Instruction: Output, please, exactly those lines of the listing that come before the line with "hollow, *outer, *inner, *seats))", along with that line itself.

Data segment:
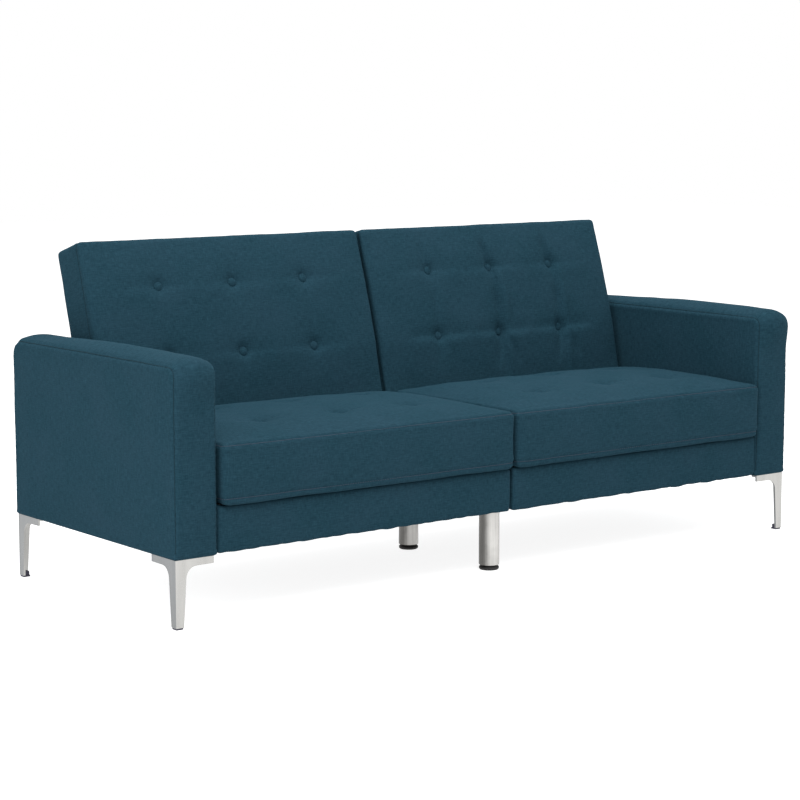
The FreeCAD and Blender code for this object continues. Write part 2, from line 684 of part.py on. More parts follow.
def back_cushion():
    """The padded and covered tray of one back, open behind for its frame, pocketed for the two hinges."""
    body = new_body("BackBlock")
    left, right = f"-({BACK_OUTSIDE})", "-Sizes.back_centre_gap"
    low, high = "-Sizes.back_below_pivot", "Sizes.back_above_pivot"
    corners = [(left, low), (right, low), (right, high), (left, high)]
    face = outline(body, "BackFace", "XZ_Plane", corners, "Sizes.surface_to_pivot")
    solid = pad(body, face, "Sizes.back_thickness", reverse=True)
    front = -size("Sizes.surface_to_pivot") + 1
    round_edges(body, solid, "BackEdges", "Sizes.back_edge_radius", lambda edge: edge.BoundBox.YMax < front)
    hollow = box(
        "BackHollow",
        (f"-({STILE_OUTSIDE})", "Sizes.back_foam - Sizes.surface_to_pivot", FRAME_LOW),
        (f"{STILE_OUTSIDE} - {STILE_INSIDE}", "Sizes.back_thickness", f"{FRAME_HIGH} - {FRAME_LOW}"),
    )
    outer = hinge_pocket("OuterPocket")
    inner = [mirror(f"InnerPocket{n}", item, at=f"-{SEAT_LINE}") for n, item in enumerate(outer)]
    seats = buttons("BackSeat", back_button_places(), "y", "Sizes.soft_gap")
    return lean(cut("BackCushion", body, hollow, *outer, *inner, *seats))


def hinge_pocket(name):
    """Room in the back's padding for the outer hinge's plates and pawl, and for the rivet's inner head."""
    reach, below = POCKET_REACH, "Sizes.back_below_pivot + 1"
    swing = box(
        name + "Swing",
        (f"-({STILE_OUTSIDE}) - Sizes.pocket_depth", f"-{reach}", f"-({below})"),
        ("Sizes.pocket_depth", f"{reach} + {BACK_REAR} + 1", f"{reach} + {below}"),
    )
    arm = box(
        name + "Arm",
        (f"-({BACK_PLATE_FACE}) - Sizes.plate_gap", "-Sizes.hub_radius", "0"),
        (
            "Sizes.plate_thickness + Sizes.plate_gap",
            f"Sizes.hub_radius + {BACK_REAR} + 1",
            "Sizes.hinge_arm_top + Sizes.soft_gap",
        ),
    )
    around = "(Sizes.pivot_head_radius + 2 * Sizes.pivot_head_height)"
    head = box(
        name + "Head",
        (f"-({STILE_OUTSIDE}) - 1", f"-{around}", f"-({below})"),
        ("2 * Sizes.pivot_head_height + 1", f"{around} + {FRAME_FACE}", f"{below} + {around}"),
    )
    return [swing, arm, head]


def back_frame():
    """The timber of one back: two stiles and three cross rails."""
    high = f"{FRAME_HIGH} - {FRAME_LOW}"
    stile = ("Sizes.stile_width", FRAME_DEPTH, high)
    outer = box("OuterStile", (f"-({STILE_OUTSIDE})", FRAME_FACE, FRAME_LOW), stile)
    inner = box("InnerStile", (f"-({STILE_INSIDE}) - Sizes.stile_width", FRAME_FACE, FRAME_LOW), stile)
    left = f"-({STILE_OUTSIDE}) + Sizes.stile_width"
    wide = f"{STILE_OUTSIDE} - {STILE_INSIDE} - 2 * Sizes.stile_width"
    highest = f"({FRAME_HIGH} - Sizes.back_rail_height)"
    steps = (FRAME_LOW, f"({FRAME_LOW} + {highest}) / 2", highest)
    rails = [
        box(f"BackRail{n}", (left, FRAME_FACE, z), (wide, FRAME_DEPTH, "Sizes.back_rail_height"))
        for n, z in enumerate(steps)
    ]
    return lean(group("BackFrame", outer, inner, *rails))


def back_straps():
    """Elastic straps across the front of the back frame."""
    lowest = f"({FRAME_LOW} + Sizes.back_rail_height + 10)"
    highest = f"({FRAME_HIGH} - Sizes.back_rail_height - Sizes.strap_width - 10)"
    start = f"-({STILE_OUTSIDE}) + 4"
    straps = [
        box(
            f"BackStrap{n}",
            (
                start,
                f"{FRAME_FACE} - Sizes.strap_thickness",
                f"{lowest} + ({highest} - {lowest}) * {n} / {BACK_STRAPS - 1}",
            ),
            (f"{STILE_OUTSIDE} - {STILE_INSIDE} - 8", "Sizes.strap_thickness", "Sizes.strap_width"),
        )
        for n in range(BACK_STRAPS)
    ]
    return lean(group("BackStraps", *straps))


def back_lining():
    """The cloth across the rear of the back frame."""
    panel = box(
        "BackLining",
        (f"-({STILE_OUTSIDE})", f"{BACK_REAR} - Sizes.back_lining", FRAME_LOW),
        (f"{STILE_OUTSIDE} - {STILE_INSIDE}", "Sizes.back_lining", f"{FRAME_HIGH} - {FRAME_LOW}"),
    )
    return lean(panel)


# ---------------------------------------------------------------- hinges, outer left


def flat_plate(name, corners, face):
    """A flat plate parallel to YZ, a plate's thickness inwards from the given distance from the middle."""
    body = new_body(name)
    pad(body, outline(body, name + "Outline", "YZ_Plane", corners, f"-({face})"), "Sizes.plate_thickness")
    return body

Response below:
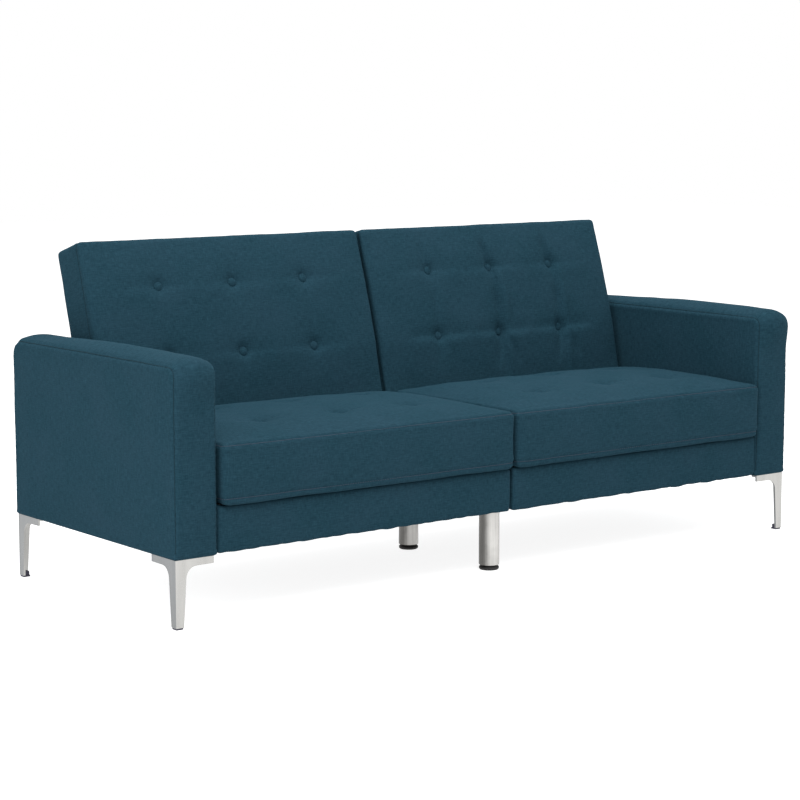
The FreeCAD and Blender code for this object continues. Write part 2, from line 684 of part.py on. More parts follow.
def back_cushion():
    """The padded and covered tray of one back, open behind for its frame, pocketed for the two hinges."""
    body = new_body("BackBlock")
    left, right = f"-({BACK_OUTSIDE})", "-Sizes.back_centre_gap"
    low, high = "-Sizes.back_below_pivot", "Sizes.back_above_pivot"
    corners = [(left, low), (right, low), (right, high), (left, high)]
    face = outline(body, "BackFace", "XZ_Plane", corners, "Sizes.surface_to_pivot")
    solid = pad(body, face, "Sizes.back_thickness", reverse=True)
    front = -size("Sizes.surface_to_pivot") + 1
    round_edges(body, solid, "BackEdges", "Sizes.back_edge_radius", lambda edge: edge.BoundBox.YMax < front)
    hollow = box(
        "BackHollow",
        (f"-({STILE_OUTSIDE})", "Sizes.back_foam - Sizes.surface_to_pivot", FRAME_LOW),
        (f"{STILE_OUTSIDE} - {STILE_INSIDE}", "Sizes.back_thickness", f"{FRAME_HIGH} - {FRAME_LOW}"),
    )
    outer = hinge_pocket("OuterPocket")
    inner = [mirror(f"InnerPocket{n}", item, at=f"-{SEAT_LINE}") for n, item in enumerate(outer)]
    seats = buttons("BackSeat", back_button_places(), "y", "Sizes.soft_gap")
    return lean(cut("BackCushion", body, hollow, *outer, *inner, *seats))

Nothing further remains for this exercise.